В дни петербургских гастролей он познакомился со студентом-технологом, участвовавшим в массовках в «Докторе Штокмане» и близким к социал-демократическим кругам. Это был А. Н. Тихонов, будущий известный издательский деятель, друг и сотрудник Горького, а тогда еще не оперившийся юнец. Тихонов моложе его, и их дружба носит характер идейного сочувствия. Они обмениваются письмами условного и полуконспиративного содержания, полными намеков, понятных им с полуслова. Это делается, чтобы обмануть перлюстраторов — уловка довольно наивная, потому что они были неопытными конспираторами, а интересовавшиеся подобными письмами жандармы давно уже умели разгадывать всевозможные намеки и тонкости «эзопова языка».

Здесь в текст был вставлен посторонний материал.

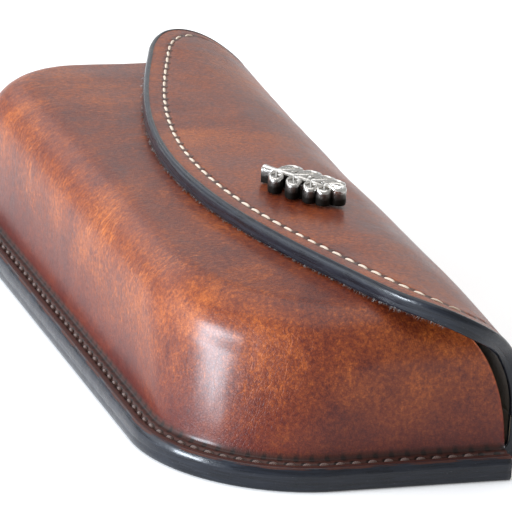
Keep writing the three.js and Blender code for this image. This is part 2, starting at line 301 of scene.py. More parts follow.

Шестого мая Мейерхольд пишет ему: «Ваш пессимизм по поводу студенческих дел мне понятен и непонятен. Понятна грусть, когда к борьбе стремишься и должен уступить, коль бой неравен: «там сила, но не право». Но мне хочется, чтобы Вы были в борьбе чуть-чуть объективным. Помните: так должно быть! Неужели море теряет в Ваших глазах обаяние и силу, раз оно знакомо с часами затишья?! «Пусть сильнее грянет буря» и море зашумит… Ваш М. Читали апрельскую книжку «Жизни», читали «Буревестник» Горького?».
В мае в Москву приехал Чехов, почти тайно от друзей и родных обвенчался с Книппер, и они уехали на кумыс, прописанный писателю из-за обострения легочного процесса. Мейерхольд в этот приезд его не видел.
Сезон был утомительным и трудным. Он устал не столько от спектаклей, сколько от закулисных пересудов и своих собственных раздумий и сомнений. Он устал и от пыльной, грязной, шумной весенней Москвы, от грохота ломовиков по булыжным мостовым, от воплей разносчиков, от толкотни на улицах, от извозчиков, с которыми надо обязательно торговаться, и мечтал скорее очутиться в тихом Лопатине с его прудами и ивами, с низким одноэтажным домом, построенным без всякого «стиля», но кажущимся дворцом после душных московских комнатушек.
Он уехал туда в конце мая.
Сезон кончился для него смутно и неопредленно. Вокруг многое менялось, и он чувствовал, что перемены предстоят и ему. Но какие?
Конфликт
Август 1901 года. Перед началом нового, четвертого сезона в Художественном театре идут репетиции «Микаэля Крамера» и «Дикой утки». Ждут пьесу от Горького, которую он наконец заканчивает. И сам Владимир Иванович должен на днях читать написанную им летом пьесу.
Со времени петербургских гастролей театр называется Московским Художественным: слово «Общедоступный» исчезло с афиш и программок. Вместе с ним исчез и несколько патриархальный, «кружковый» дух, но остается хорошо налаженное и уже вполне профессиональное дело. Постепенно меняется весь административный уклад, но главные перемены еще впереди. В жизни театра большую (и с каждым месяцем — все большую) роль стал играть Савва Морозов — миллионер, текстильный фабрикант. Он выручил театр в трудную минуту крупным займом и в благодарность приглашен в состав дирекции. Он интересный, умный человек, с художественным чутьем, но одержим русской манией — все реорганизовывать. И хотя некоторые за глаза с артистическим высокомерием называют его полупрезрительно «купец», забывая, что «купцом» был сам Станиславский (и остался — он продолжает быть директором Алексеевской фабрики золотого канительного шитья), но твердая воля Морозова уже многое решает в театре. Он влюблен в талант Станиславского и в женское очарование М. Ф. Андреевой. Немирович-Данченко ревнует их обоих к нему, но умело пользуется, когда нужно, его растущим влиянием, деловитостью, организаторским размахом.